A multi-primary trichromator to derive individual color matching functions and cone spectral sensitivities

Abstract

Measuring color matching differences between observers is an important means of investigating individual differences in human color vision. In this article, we introduce a new LED-based visual trichromator with which we have estimated color matching functions and cone spectral sensitivities in a group of five normal observers. The trichromator has side-by-side semi-circular matching fields that are illuminated by two spectrally tunable LED light sources, each comprised of 18 LEDs with center wavelengths ranging from 400 to 700 nm. We used Maxwell's method to derive a set color match. A fixed triplet of red-green-blue (RGB) primaries produced the white standard field of 120 cd/m² in one field. The other field, the mixture field, was illuminated by one of 11 different triplets of lights with various center wavelengths. Observers adjusted the intensities of the triplets in the mixture field to match the white standard field.
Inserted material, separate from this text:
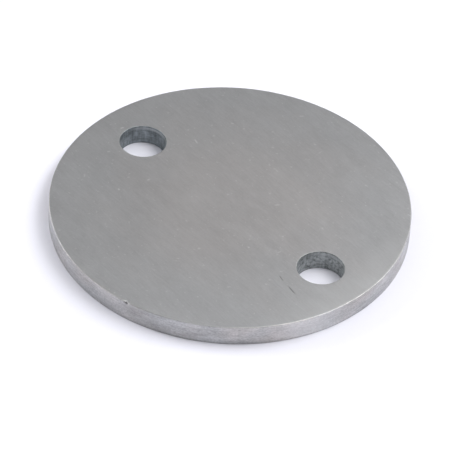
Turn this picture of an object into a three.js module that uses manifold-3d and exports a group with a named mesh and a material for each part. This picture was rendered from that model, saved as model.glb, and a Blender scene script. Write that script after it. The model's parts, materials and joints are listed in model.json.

All matches were made for field diameters of 2° and 10° of visual angle to allow comparisons with colorimetric standards and were repeated five times. Calibrations and tests showed that the trichromator and the measurements were stable and repeatable. Grassmann's laws predict that at the 11 color matches the excitations in the three cone types should be the same. Consequently, we can use those matches and a model of how cone spectral sensitivities vary between individuals to estimate the three underlying corneal cone spectral sensitivities for each observer (and thus how they vary from the standard (or mean) observer). We find good agreement with the CIE 2006 standards, but our observers show small but consistent differences.